Contracts therefore must have the contract Any -> Boolean. The Any
is where the base case comes in. Since Any is a contract, it also
has the contract Any -> Boolean, but Any is defined to always
return true, so when checking the contracts of contracts, it ends up here.
There is also a None contract which always returns false, but it is
of little practical use.
There are also contract combinators, which correspond to the Set
and Boolean combinators. For example, the contract -2 or Positive
takes the -2 contract which checks for equality with -2, and the
Positive contract which checks for a positive number, and unifies them
into a composite contract. This is equivalent to the set union or
boolean or operators.
These contract combinators along with a minimization function may
provide a form of pragmatic reasoning for programming languages. A
minimization function would take these contracts and simplify
them. For example, Number and Integer simplifies to Integer since
anything in Integer is also in Number.
Static and dynamic binding
In programming languages, scope refers to the method of resolving
variables to values. The two primary methods are dynamic and static scope.
Both scope methods have a stack of namespaces, with a new one for each
block. If the variable is not found in the current namespace, the
variable is searched for up the stack. However, where they differ is
the searching method. Dynamic scope uses a single namespace for
variables, and thus searches through each activation record on the
stack. Static scope only examines activation records which are deeper
than the first occurrence of the namespace for that block.

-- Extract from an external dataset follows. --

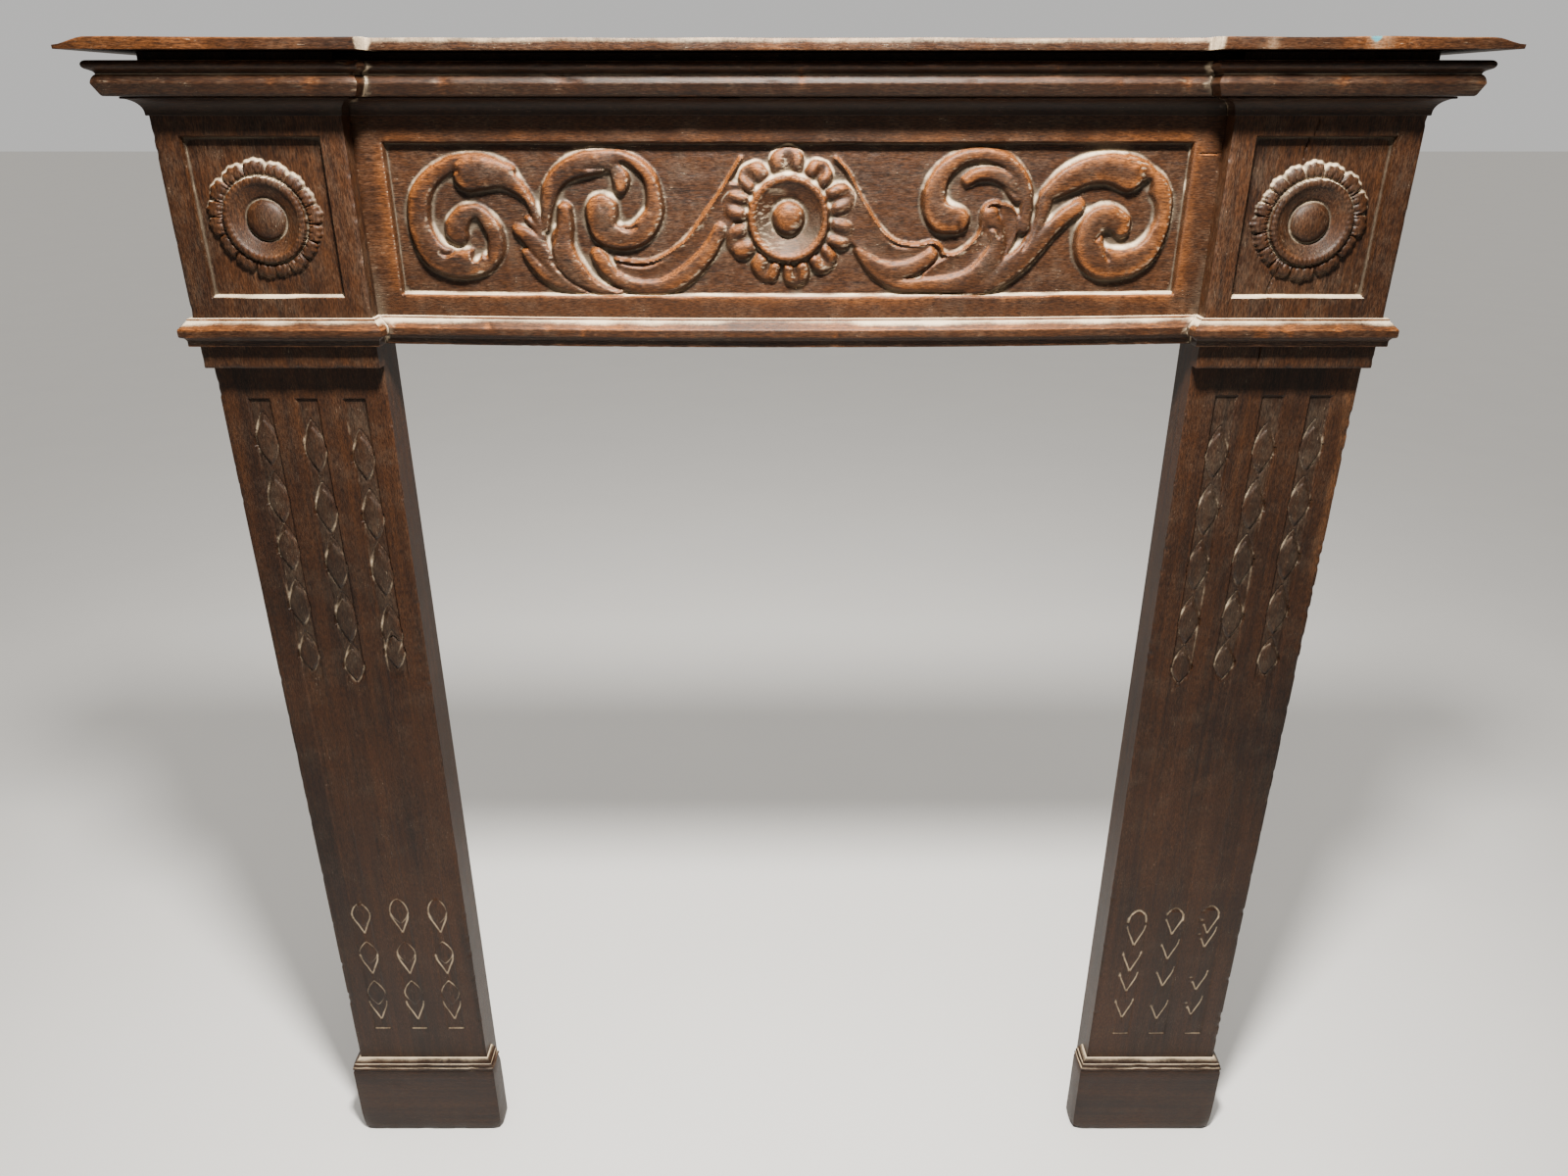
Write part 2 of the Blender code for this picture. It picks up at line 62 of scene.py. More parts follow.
# Places taken from the frame, in metres
SHELF_LOW, SHELF_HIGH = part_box("shelf")
FRIEZE_LOW, FRIEZE_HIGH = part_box("frieze")
SHAFT_LOW, SHAFT_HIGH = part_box("shaft_right")
BLOCK_LOW, BLOCK_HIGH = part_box("capital_right")
RAIL_LOW, RAIL_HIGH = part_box("rail_centre")
BED_LOW, BED_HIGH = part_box("bed_centre")
CROWN_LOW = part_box("crown_centre")[0]
FACE_Y = 0.0
BLOCK_FACE_Y = -0.022
# How much further back the leg boards go than their solids
LEG_BACKING = 0.024
# The bed moulding goes up to the crown, but for this gap
CLEARANCE = 0.0002
BED_RISE = CROWN_LOW.z - BED_HIGH.z - CLEARANCE
# Where the shelf's front edge steps back between the blocks, and how far it comes there
SHELF_STEP_X = 0.402
SHELF_MIDDLE_Y = -0.050
# Where a spot of old paint is on that edge
SHELF_PAINT_X = 0.546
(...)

There does not seem to be much of a difference at first glance, but
the implications are numerous. Static scope is unintuitive to
implement, but intuitive to use, understand, and reason about within a
programming language, and thus very few programming languages use
dynamic scope.
This notion of scope is similar to the admittance of
Karttunen, and later dynamic semantics approaches. Perhaps
the typology of programming languages can be used to inform our
understanding of name resolution in natural language.